How do you approach the puppetry for dancing with David Bowie as opposed to “The Muppet Show’s” John Denver? Were there conversations about how to make it darker?
So much of this stuff was not pre-structured. There were very spontaneous elements in Jim's awareness. If something happens that catches his attention, he'll go with it. It happened with a character that I built, The War Machine. He didn't know it was happening. Nobody did because we were stuck in Hampstead, two or three of us who finally put that together. There was a break, one of those things that happens every two minutes in film, everybody stands up, stretches loose. All of a sudden here comes this war machine walking down the ramp and people were just looking at it. It caught everybody's attention and they stopped. There was a round of applause. I never felt so good in my life. Everybody sat down, this was at noon, and he said, that's it for today. Bring me the writers. And they wrote it in that afternoon. We were the first people hired onto Labyrinth, so we were very fortunate being able to hire other people we wanted. We were almost in a production designer position. Brian called me aside and he said, “Can you build me a prototype for Ludo?” And I said sure, but how long are we talking about? He said, “Can you give me something in a week?” We built a prototype for Ludo, but at that same time, he said, “Can we have a war machine? Some kind of like medieval war machine or something?” I said, let me just screw that around. That's what emerged from it.

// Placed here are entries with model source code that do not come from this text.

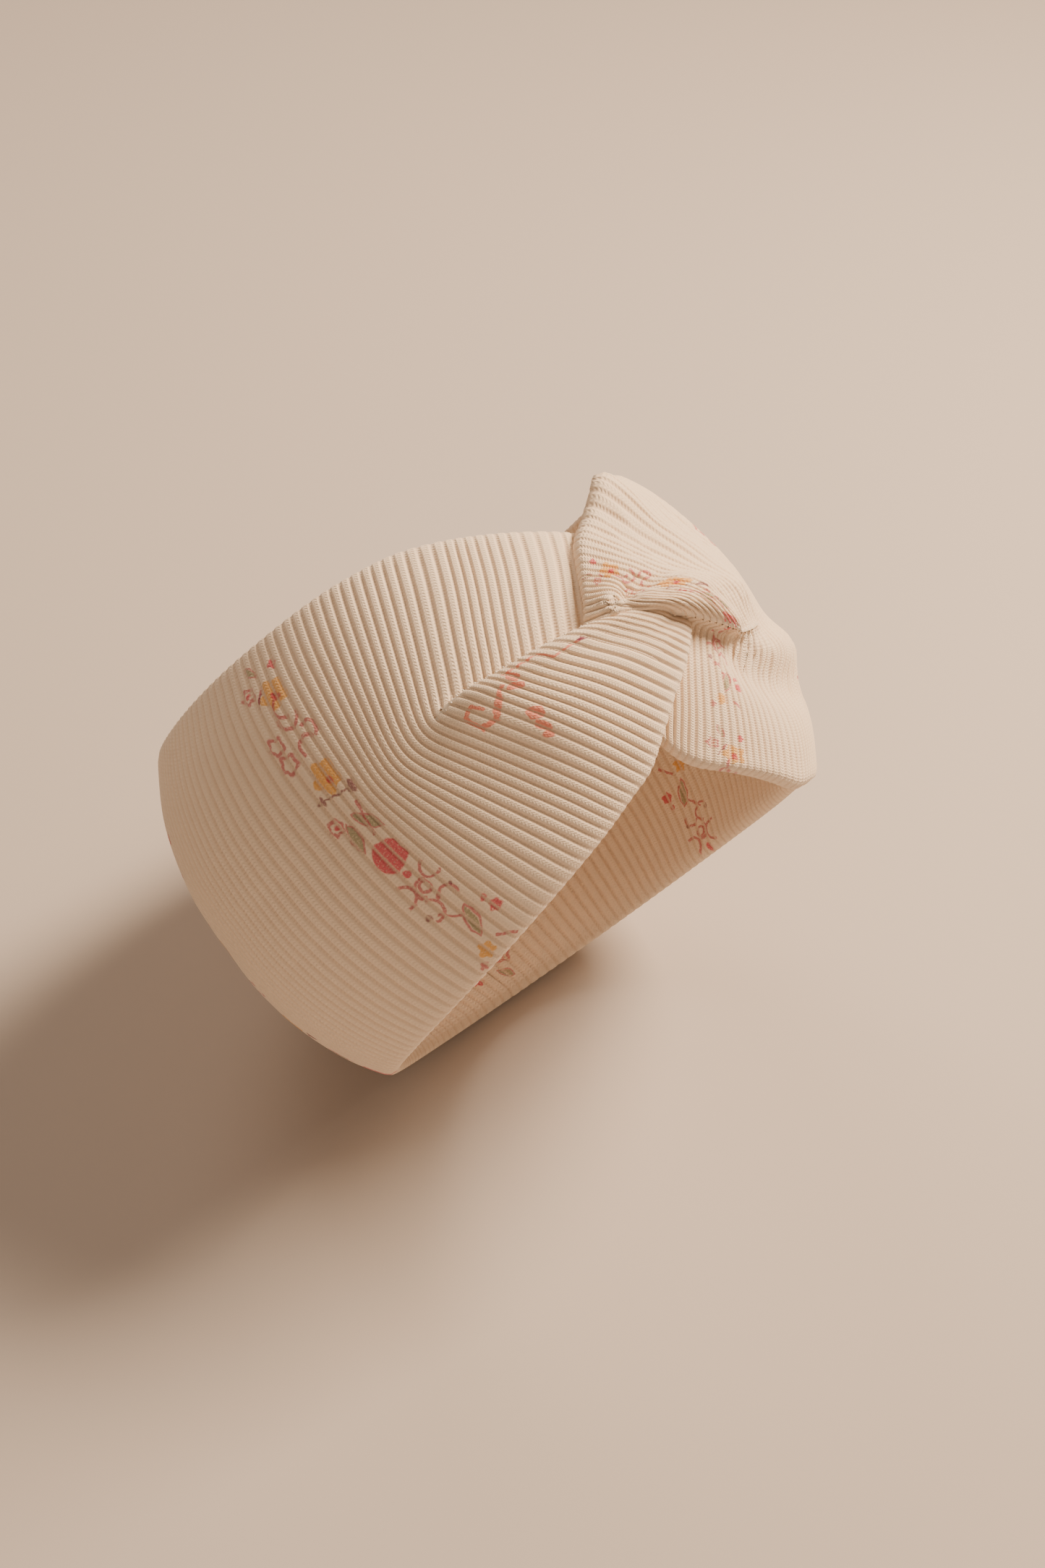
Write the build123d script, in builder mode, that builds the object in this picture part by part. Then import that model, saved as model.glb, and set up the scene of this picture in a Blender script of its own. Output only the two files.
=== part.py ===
"""Twist headband: a two-ply tube of rib knit whose two ends are folded, cupped into each other and sewn.

The frame is that of the wearer's head: the origin is the head's centre, +Z is up and -Y is the way the face looks.
The band lies round the head on a mid plane that leans, with the twist above the forehead and the nape low behind.
"""

import os
from math import cos, degrees, radians, sin

from build123d import *

# Driving dimensions, in millimetres and degrees
head_radius = 70.0  # a head of 44 cm, taken as a ball
head_clearance = 0.2
ply = 1.7  # one ply of the rib knit
ply_gap = 1.9  # between the outer and the inner ply
band_width = 95.0  # from folded edge to folded edge, along the outer face
edge_rounding = 2.4
lean = 60.0  # between the band's mid plane and the horizontal
fold_thickness = 4.6  # a front fold of the twist is two plies, loosely filled
fold_rounding = 1.5
seam_width = 7.0  # the long seam's allowance, pressed flat between the plies
seam_thickness = 1.3
thread_radius = 0.2
twist_seam_width = 8.0
twist_seam_length = 30.0
piece_gap = 0.05  # between stretches of cloth that lie on each other
stretch_gap = 0.3  # between the front body and the nape body

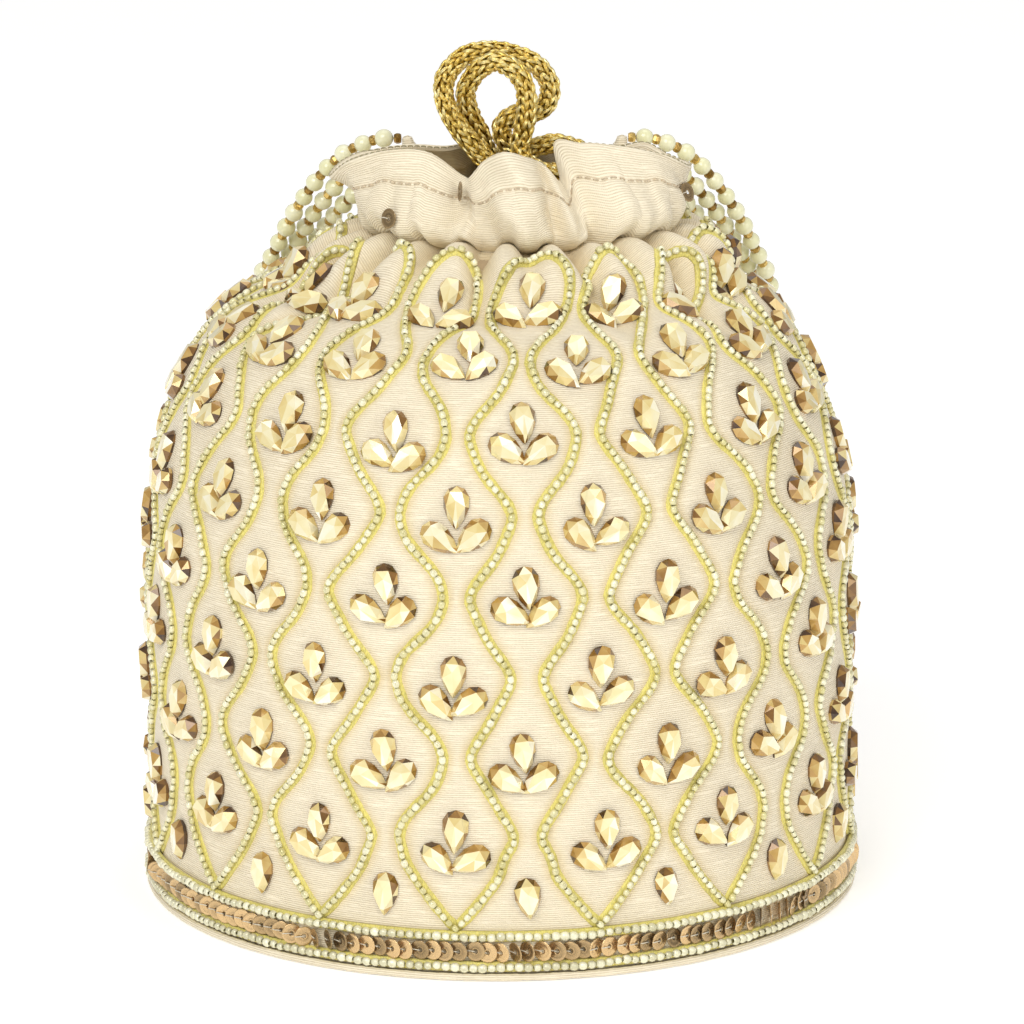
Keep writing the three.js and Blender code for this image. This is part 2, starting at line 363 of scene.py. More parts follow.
def swept(centres, side, up, section, closed=False, girth=0):
    """A skin round a line: section points are distances to the side and up. Cloth has a girth."""
    section = np.asarray(section, float)
    if section.ndim == 2:
        section = np.broadcast_to(section, (len(centres), *section.shape))
    points = centres[:, None] + section[..., :1] * side[:, None] + section[..., 1:] * up[:, None]
    uv = None
    if girth:
        uv = cloth_uv(girth_steps(section.shape[1], girth), reaches(centres))
    skin = grid(points, closed, uv)
    return skin if closed else capped(skin, section.shape[1])


def make_piece(name, shape, material, body="bag", replaces=(), smooth=True):
    """Makes a mesh object of a shape, with its finish, the body it rides on and what it stands for."""
    mesh = bpy.data.meshes.new(name)
    faces = shape.faces
    used = faces >= 0
    loops = faces[used]
    counts = used.sum(1)
    mesh.vertices.add(len(shape.points))
    mesh.vertices.foreach_set("co", (shape.points * MM).ravel())
    mesh.loops.add(len(loops))
    mesh.loops.foreach_set("vertex_index", loops.astype(np.int32))
    mesh.polygons.add(len(faces))
    mesh.polygons.foreach_set("loop_start", (np.cumsum(counts) - counts).astype(np.int32))
    mesh.update(calc_edges=True)
    mesh.polygons.foreach_set("use_smooth", np.full(len(faces), smooth))
    if shape.uv.any():
        mesh.uv_layers.new(name="cloth").data.foreach_set("uv", shape.uv[used].ravel())
    for key, value in shape.values.items():
        mesh.attributes.new(key, "FLOAT", "POINT").data.foreach_set("value", value)
    mesh.materials.append(material)
    if mesh.validate():
        raise RuntimeError(f"{name} has a broken mesh")
    piece = bpy.data.objects.new(name, mesh)
    bpy.context.scene.collection.objects.link(piece)
    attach(piece, body)
    if replaces:
        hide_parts(*replaces)
    return piece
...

Was the directive simply that they were going to need a bunch of puppets, so just get to making puppets and see where to go from there?
You got it. You could never which one to use. Jim was never, particularly at that point, around the studios or the shop. Brian was there almost nonstop. Brian never okayed anything, even though he was in a position to. He just let them evolve.
Did Jim Henson just walk into the shop and point to the puppets he wanted to use?
No, not in the way that, say George Lucas did with Salacious (B. Crumb from Return of the Jedi). He had so much faith in Brian. We’re talking about six years of working together at that point or maybe seven years then, there was just rapport. If Brian liked it, you could be pretty sure Jim would like it.
Did the shift in materials away from felt and foam influence your aesthetics?
Sheet latex. The latex is poured into the mold, poured off and then left to dry, and then pulled out as the skin is padded, and wires connected, then all of a sudden, it's a functioning animatronic. We borrowed the term animatronics because we needed something to be able to work in England. Animatronics was not a term that had ever been used by the unions. That's how the whole thing was able to happen with New York people. Animatronics was borrowed from Disney because it had been used when referring to the Abraham Lincoln figure.
The shark in Jaws was animatronic.
That would be animatronic. Jim said to me one day, in his frog kind of way, “Mike, I want you to meet Steven Spielberg” and there was Spielberg standing in my work area in Hampstead. We were closed and nobody supposed to come in, but there's Jim was Steven and Carlo Rambaldi, the guy who did E.T. They were having trouble with the eye mechanisms so he had come to pick our brains a bit on eyes.
Tell me about the actual dark crystal and the shard.
You needed a device. You can extend the crystal and the whole thing into a religious metaphor. It's almost a Christian metaphor for the fragment of the true cross.
It's the Maltese Falcon? The MacGuffin?
It's the same. It's that missing key that services the story over and over and over again with nobody ever getting bored with that storyline.